--- Problem details ---
Restate the entire listing word for word.

*-*-*

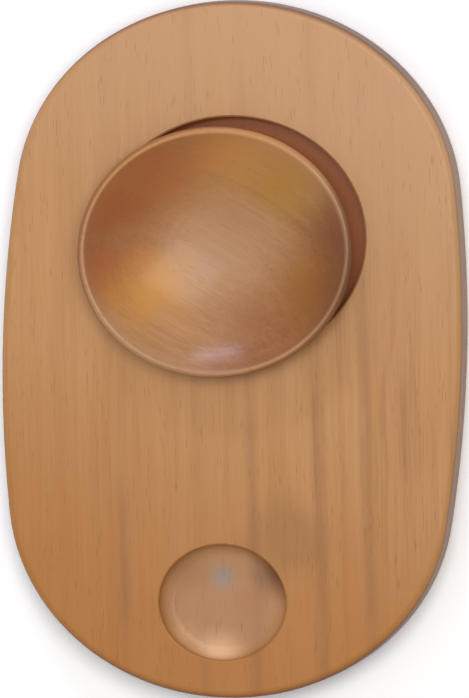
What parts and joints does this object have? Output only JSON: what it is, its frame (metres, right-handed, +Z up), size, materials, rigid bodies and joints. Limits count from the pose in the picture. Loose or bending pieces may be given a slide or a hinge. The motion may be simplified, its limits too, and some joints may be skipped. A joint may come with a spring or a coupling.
{
  "type": "offering plate",
  "caption": "Oblong wooden board with rounded ends, an oval seat holding a loose oval bowl that lifts out, and a smaller oval dish sunk near the other end.",
  "frame": {"origin": "middle of the board's underside", "axes": "+Y along the board towards the bowl's end, +X across the board, +Z up out of the board's face"},
  "size_m": [0.2, 0.299, 0.0313],
  "materials": {
    "board_wood": "satin lacquer",
    "bowl_wood": "semi-gloss lacquer"
  },
  "bodies": {
    "board": {"board_stave_1": "board_wood", "board_stave_2": "board_wood", "board_stave_3": "board_wood", "board_stave_4": "board_wood", "board_stave_5": "board_wood", "board_stave_6": "board_wood"},
    "bowl": {"bowl": "bowl_wood"}
  },
  "joints": [
    {"name": "bowl_lift", "type": "slide", "parent": "board", "child": "bowl", "axis": [0, 0, 1], "range_m": [0, 0.05]}
  ]
}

*-*-*

--- Response below ---
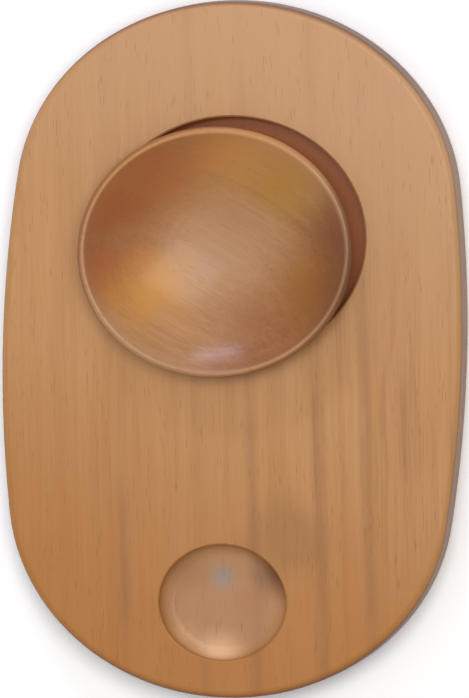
What parts and joints does this object have? Output only JSON: what it is, its frame (metres, right-handed, +Z up), size, materials, rigid bodies and joints. Limits count from the pose in the picture. Loose or bending pieces may be given a slide or a hinge. The motion may be simplified, its limits too, and some joints may be skipped. A joint may come with a spring or a coupling.
{
  "type": "offering plate",
  "caption": "Oblong wooden board with rounded ends, an oval seat holding a loose oval bowl that lifts out, and a smaller oval dish sunk near the other end.",
  "frame": {"origin": "middle of the board's underside", "axes": "+Y along the board towards the bowl's end, +X across the board, +Z up out of the board's face"},
  "size_m": [0.2, 0.299, 0.0313],
  "materials": {
    "board_wood": "satin lacquer",
    "bowl_wood": "semi-gloss lacquer"
  },
  "bodies": {
    "board": {"board_stave_1": "board_wood", "board_stave_2": "board_wood", "board_stave_3": "board_wood", "board_stave_4": "board_wood", "board_stave_5": "board_wood", "board_stave_6": "board_wood"},
    "bowl": {"bowl": "bowl_wood"}
  },
  "joints": [
    {"name": "bowl_lift", "type": "slide", "parent": "board", "child": "bowl", "axis": [0, 0, 1], "range_m": [0, 0.05]}
  ]
}